If the structural static analysis is of primary concern, then the elastic response spectra approach is a good choice to perform seismic design in engineering practice. However, with the development of computer hardware and software, dynamic time history analysis is becoming an obligatory step to investigate the non-linear performance of important structures during earthquakes. Therefore, the simulation of frequency variation along the time domain becomes critical because the natural period of the structure might change as structural damages accumulate.

Figure 13 shows the time–frequency plot of a record motion and 3 simulated motions generated by the present model, the Yamamoto model and the finite fault model (Motazedian and Atkinson 2005), respectively. For a fair comparison, the synthetic motion is selected when its elastic response spectra and duration fit best to that of the recorded motion for each simulation model. Furthermore, the PGA of all simulated motions is scaled the same as the record one. As mentioned in the previous section, earthquake ground motions tend to have a relatively high frequency as acceleration values increase; then, the frequency becomes gradually lower with the decreasing acceleration amplitude. This is shown clearly in Fig. 13a, which displays the time–frequency plot of recorded motion. It shows that frequencies at the range of 1–10 Hz are found before 20 % of T d, representing the high frequencies; then, the predominant frequencies are approximately 2 Hz at each time point from 20 to 60 % of T d. Finally, the frequencies decrease to lower than 1 Hz after 60 % of T d.

Fig. 13
figure 13

Time–frequency plot of the 1979 Imperial Valley earthquake recorded at the El Centro Array #12 (a) and 3 synthetic motions generated by the present model (b), Yamamoto model (c) and finite fault model (d)

The result from our model is shown in Fig. 13b. There are basically 3 frequency ranges: 2–10 Hz before 20 % of T d, approximately 2 Hz from 20 to 40 % of T d, and approximately 1.5 Hz after 50 % of T d. For the Yamamoto model and the finite fault model, as shown in Fig. 13c, d, the frequency distributions seem to be more even at each time point within the range of 0–10 Hz.

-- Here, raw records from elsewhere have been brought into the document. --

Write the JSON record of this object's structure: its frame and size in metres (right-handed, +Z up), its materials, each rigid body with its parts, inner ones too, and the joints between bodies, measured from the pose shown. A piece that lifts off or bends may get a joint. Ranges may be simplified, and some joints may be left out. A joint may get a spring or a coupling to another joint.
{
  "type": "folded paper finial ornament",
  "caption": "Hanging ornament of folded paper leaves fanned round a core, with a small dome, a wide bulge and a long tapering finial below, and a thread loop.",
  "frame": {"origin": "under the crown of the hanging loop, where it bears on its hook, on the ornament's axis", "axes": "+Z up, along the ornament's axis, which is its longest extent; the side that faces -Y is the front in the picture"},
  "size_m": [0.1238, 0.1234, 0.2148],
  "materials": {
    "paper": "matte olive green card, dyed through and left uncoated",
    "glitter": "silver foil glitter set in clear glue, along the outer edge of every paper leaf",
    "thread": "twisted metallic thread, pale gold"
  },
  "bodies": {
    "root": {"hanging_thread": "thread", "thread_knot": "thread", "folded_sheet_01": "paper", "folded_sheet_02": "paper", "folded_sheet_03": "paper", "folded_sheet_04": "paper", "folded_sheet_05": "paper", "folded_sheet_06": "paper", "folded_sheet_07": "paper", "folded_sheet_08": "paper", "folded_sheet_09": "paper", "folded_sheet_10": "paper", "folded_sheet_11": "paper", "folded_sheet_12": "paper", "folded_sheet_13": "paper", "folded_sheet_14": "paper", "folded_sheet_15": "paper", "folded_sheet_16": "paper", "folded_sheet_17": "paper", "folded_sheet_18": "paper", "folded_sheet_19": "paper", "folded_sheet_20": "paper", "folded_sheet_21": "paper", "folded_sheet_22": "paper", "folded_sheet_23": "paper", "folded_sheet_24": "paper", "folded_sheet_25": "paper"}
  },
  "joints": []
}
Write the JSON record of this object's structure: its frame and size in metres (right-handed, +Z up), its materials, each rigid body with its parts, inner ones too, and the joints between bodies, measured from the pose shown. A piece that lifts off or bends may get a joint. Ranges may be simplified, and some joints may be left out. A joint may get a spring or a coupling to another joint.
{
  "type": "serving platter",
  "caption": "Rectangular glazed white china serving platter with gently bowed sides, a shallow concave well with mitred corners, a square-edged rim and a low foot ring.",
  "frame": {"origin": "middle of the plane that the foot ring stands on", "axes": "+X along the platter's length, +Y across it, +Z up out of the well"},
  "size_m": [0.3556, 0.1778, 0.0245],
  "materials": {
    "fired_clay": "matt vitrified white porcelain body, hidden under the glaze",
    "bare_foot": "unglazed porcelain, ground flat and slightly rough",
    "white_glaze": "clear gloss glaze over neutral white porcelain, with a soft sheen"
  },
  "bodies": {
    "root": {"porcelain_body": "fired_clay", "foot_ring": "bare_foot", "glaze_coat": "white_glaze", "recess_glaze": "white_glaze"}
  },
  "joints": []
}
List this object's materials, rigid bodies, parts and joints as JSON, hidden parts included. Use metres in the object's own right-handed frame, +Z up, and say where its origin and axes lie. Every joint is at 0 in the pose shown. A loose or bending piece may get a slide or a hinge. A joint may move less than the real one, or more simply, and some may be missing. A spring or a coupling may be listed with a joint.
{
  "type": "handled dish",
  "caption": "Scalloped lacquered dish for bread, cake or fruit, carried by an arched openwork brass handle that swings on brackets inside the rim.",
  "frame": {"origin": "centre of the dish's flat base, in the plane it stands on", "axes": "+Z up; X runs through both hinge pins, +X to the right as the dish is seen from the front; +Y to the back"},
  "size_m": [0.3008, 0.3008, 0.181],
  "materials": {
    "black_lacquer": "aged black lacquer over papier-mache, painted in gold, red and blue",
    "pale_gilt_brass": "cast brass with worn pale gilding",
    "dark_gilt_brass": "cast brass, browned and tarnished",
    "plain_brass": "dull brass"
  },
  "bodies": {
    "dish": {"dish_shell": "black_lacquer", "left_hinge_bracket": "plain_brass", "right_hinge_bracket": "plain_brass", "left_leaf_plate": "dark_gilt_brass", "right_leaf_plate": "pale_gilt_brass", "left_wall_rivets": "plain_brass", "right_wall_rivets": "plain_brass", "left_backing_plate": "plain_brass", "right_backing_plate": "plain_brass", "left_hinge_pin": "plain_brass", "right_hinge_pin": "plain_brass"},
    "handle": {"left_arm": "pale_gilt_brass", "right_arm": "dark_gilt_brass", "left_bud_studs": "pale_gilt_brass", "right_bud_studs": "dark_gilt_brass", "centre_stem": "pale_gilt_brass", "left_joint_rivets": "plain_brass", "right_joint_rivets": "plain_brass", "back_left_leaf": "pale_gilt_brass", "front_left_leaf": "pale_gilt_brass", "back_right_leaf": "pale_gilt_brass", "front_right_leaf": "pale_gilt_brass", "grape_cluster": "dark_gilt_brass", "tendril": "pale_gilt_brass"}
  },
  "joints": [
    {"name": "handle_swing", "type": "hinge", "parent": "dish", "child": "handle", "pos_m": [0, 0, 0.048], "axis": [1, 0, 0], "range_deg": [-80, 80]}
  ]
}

It should be noted that the synthetic motions generated by the 3 models have very similar elastic response spectra to the recorded one, even they have a different predominant frequency at each time point. Therefore, the response spectra or the Fourier spectra reflect the frequency distribution of the time history without considering the exact time effect. Although the time–frequency plot of our model is not exactly the same as the recorded motion, the general features of the simulated motion are similar in character to the recorded one, which indicates that our model is acceptable and adoptable in estimating strong ground motion.

6 Conclusions

A model based on a wavelet method for simulating nonstationary ground motions for a given set of earthquakes and site characteristics has been developed. Six model fundamental parameters are defined, and their prediction equations are developed, which relate the parameters of a stochastic model to the earthquake fault mechanism, moment magnitude, Joyner and Boore distance and site shear-wave velocity. Taking the uncertainty of model parameters into consideration, the simulated suite of ground motions can reasonably capture the natural variability of recorded ground motions.

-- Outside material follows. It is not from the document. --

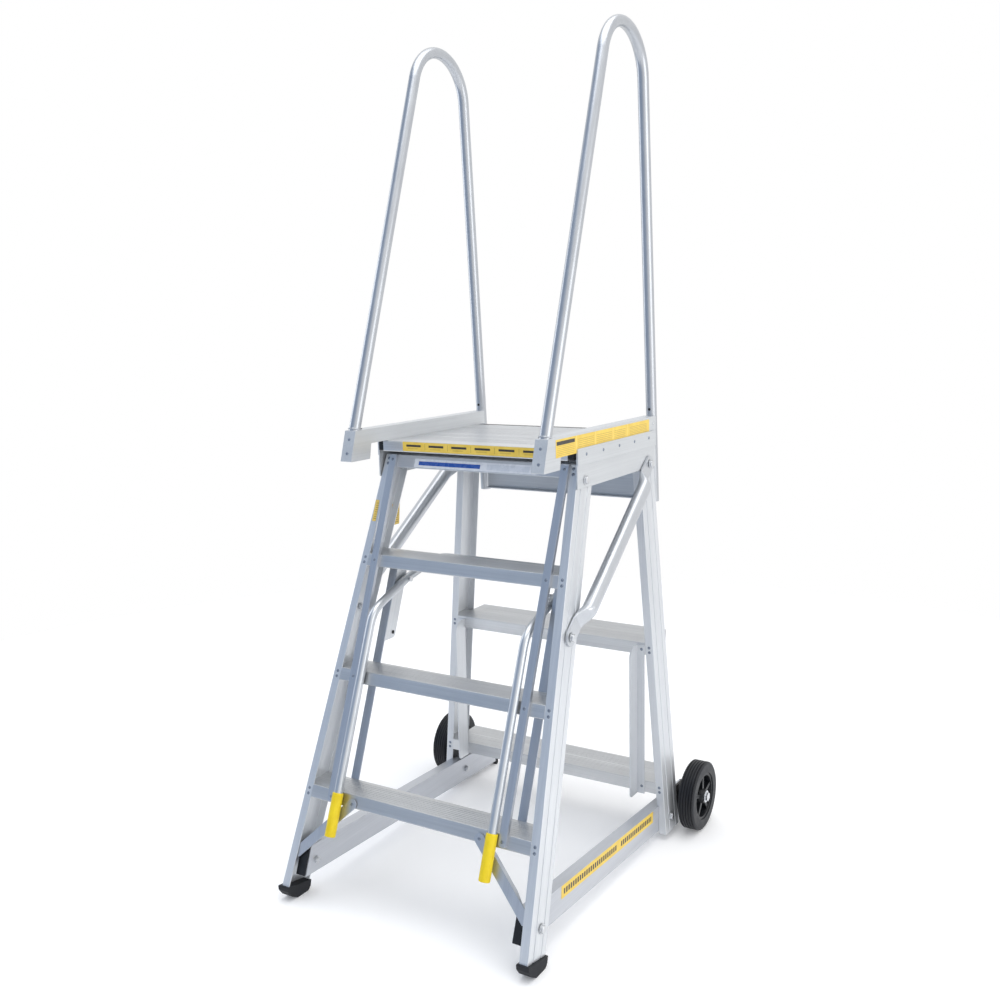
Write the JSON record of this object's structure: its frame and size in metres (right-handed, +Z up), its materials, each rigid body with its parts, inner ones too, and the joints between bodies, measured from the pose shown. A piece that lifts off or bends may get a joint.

The model proposed in the present study is a stochastic model based on a modulated, filtered white noise process. It incorporates both temporal and spectral nonstationarities. The 6 model parameters can properly characterize the duration, the evolving intensity, the predominant frequency, the bandwidth and the frequency variation of the ground acceleration process, respectively. All parameters are identified manually for each real ground motion in the database used in this paper except for PGA. In normal ways, these parameters can be identified by computers using an optimization method, but we find it is better to conduct it manually for several reasons. Stochastic model parameters only give an average result of simulated ground motions; it is, therefore, impossible for two simulations to be exactly the same with the same parameters. Thus, an optimization algorithm is difficult and slow to give precise and correct parameter values. The parameter identification process is not overelaborated; parameters of those records from one earthquake are similar. Therefore, the model can be replicated and adapted to another database.

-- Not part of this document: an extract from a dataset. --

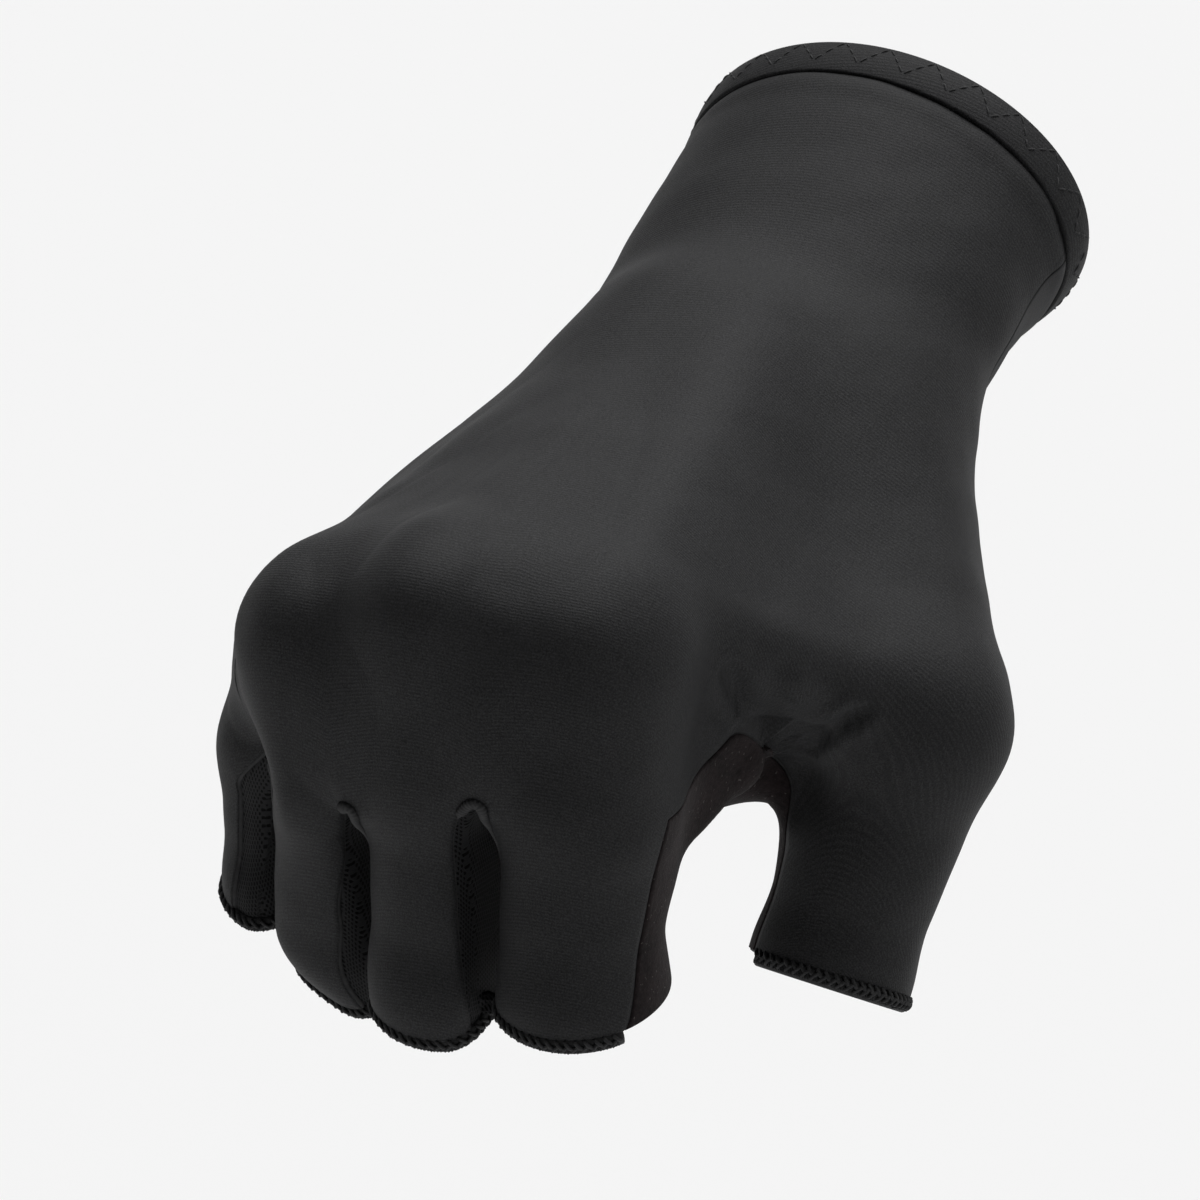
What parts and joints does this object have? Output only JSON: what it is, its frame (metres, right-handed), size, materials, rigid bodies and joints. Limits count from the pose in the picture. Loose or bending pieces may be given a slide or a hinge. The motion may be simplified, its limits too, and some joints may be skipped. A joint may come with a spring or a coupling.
{
  "type": "cycling glove",
  "caption": "Half-finger stretch glove in its worn form, with knit back, suede palm, net strips between the fingers, a hemmed cuff and bound finger edges.",
  "frame": {"origin": "centre of the wrist opening, in the plane of the cuff edge", "axes": "+Y out of the wrist opening, -Y towards the fingers, +Z out of the back of the hand, +X towards the thumb"},
  "size_m": [0.0946, 0.1566, 0.0852],
  "materials": {
    "knit": "black fine-ribbed stretch knit, slightly shiny",
    "suede": "matt black-brown suede-like cloth",
    "net": "black fine diagonal net",
    "thread": "black overlock thread"
  },
  "bodies": {
    "root": {"back_panel": "knit", "palm_panel": "suede", "index_middle_gusset": "net", "middle_ring_gusset": "net", "ring_little_gusset": "net", "cuff_band": "knit", "index_hem": "thread", "middle_hem": "thread", "ring_hem": "thread", "little_hem": "thread", "thumb_hem": "thread"}
  },
  "joints": []
}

To predict the aforementioned model parameters, the two-stage regression analysis is employed to investigate inter- and intra-event residuals. The regression coefficients and error variances are estimated by a correlation analysis. The results of these analysis indicate that the 6 model parameters are not independent of specified earthquake and site characteristics. Predicting future ground motions is one of the functions of the simulation method. Another is fitting past earthquakes to investigate the model parameters for regions of interest. Therefore, our model can specify certain parameters to match recorded ground motions, just as point-source and finite fault methods do. The well-studied model parameters can be used in turn to simulate ground motions in regions that have similar fault and site information or to predict ground motions for the same region.

To demonstrate our model effect, a systematic analysis is conducted by comparing the synthetic acceleration time histories with recorded ones. The validation of the present model is conducted as follows: (1) comparing the elastic response spectra of synthetic motions and real ground motions, (2) comparing the median and ±1 logarithmic standard deviation of simulated motions with existing GMPEs, and (3) comparing the time–frequency plot of real ground motion and synthetic motions generated by the present model, the Yamamoto model and the finite fault model. All comparisons indicate that the proposed model in the present study is effective and can be used in seismic design to estimate strong ground motions.